Due anni dopo il 7 ottobre e l’inizio della tregua, il mese scorso, a Gaza, un sondaggio del Palestinian Center for Policy and Survey Research (PCPSR), diretto da Khalil Shikaki, fotografa uno scenario complesso. Il sondaggio, condotto lo scorso mese tra la popolazione di Gaza e della Cisgiordania, rivela una società palestinese divisa tra il desiderio di una fine del conflitto e il sospetto verso qualsiasi ipotesi politica, inclusa quella proposta da Donald Trump.

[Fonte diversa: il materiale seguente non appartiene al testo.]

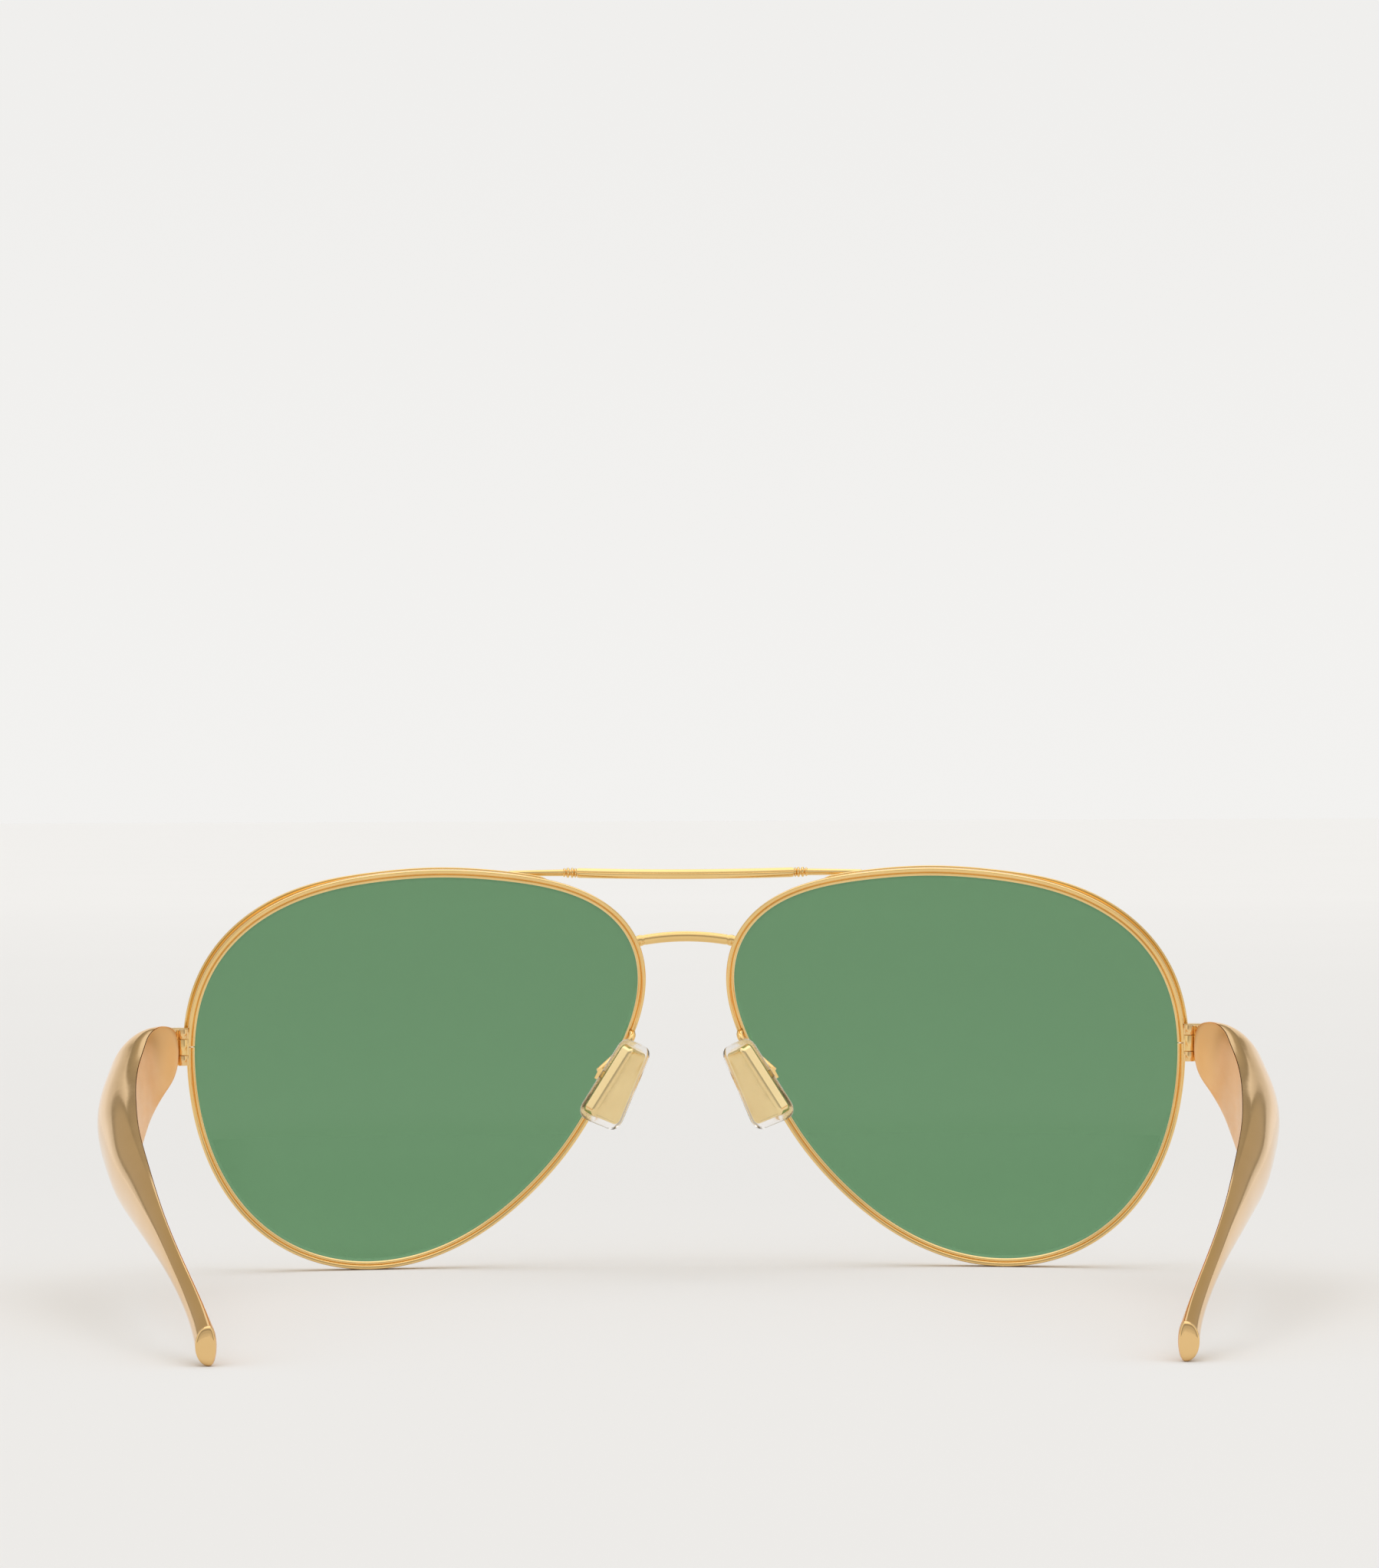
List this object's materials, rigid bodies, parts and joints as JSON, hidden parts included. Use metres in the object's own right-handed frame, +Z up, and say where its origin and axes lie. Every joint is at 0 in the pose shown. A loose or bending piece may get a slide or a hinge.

Secondo i dati del PCPSR, circa il 60 per cento degli abitanti della Striscia sostiene il piano di Trump, un consenso relativamente alto che riflette l’esasperazione di una popolazione stremata da anni di assedio, distruzione e mancanza di prospettive. Tuttavia, la stessa maggioranza che appoggia l’iniziativa americana si dice contraria, nel 55 per cento dei casi, al disarmo di Hamas, considerato da molti come l’unica forza in grado di resistere in qualche mondo all’occupazione israeliana. In Cisgiordania, dove il controllo israeliano è più diretto e la presenza dell’Autorità Nazionale Palestinese (ANP) più capillare, il sostegno al piano Trump scende al 40 per cento, mentre l’opposizione al disarmo di Hamas cresce fino all’80 per cento.
Circa la metà degli intervistati in entrambi i territori ritiene ancora che Hamas abbia fatto la scelta giusta il 7 ottobre di due anni fa, nonostante le devastanti conseguenze che ne sono seguite per Gaza. Tuttavia, solo il 40 per cento crede che Hamas uscirà vincitore dalla guerra.
L’indagine rivela anche una profonda sfiducia verso l’Autorità Nazionale Palestinese, giudicata corrotta e inefficace. Solo un terzo dei palestinesi desidera che l’ANP assuma il controllo diretto di Gaza dopo la guerra. La proposta di Trump di affidare la gestione dell’enclave a un comitato di tecnici indipendenti da Hamas e dall’ANP divide l’opinione pubblica: il 53 per cento la respinge, mentre il 45 per cento la sostiene. Ancor più forte è il rifiuto dell’idea di uno schieramento di forze arabe nella Striscia, che incontra l’opposizione del 68 per cento degli intervistati.
Alla domanda su chi sia il principale responsabile della catastrofe umanitaria in corso a Gaza, la maggioranza assoluta punta il dito contro Israele, respingendo le accuse contro Hamas.
Sul piano politico, il sondaggio mostra una forte domanda di rinnovamento. Il 65 per cento degli intervistati ritiene che si debbano tenere elezioni presidenziali e legislative entro un anno. Ma solo il 60 per cento crede che ciò accadrà davvero. L’attuale presidente Mahmoud Abbas (Abu Mazen) gode del sostegno di appena il 13 per cento degli elettori, mentre il leader di Hamas Khaled Meshaal ottiene il 36 per cento e il carismatico leader incarcerato Marwan Barghouti raggiunge il 49 per cento, confermandosi la figura più popolare tra i palestinesi.
Il giudizio sull’operato delle due principali forze politiche è altrettanto netto: Hamas raccoglie il 60 per cento delle preferenze, mentre Abbas e l’ANP si fermano al 20 per cento. Quasi l’80 per cento degli intervistati chiede le dimissioni immediate del presidente e considera l’ANP un “peso per il popolo”. Nonostante la polarizzazione interna, la maggioranza assoluta sostiene la formazione di un governo di unità nazionale segno di una volontà di superare la frammentazione politica che ha indebolito la causa palestinese.
Sul fronte diplomatico, il pessimismo prevale. Il 53 per cento dei palestinesi dichiara di essere contrario alla soluzione dei Due Stati, giudicata ormai impraticabile a causa dell’espansione degli insediamenti coloniali israeliani e della mancanza di fiducia nelle iniziative internazionali. Gaza e Cisgiordania condividono in gran parte questa valutazione, ma divergono sulla questione della lotta armata: in Cisgiordania il 49 per cento sostiene la necessità di riprendere le armi contro Israele, mentre nella Striscia la percentuale scende al 30 per cento.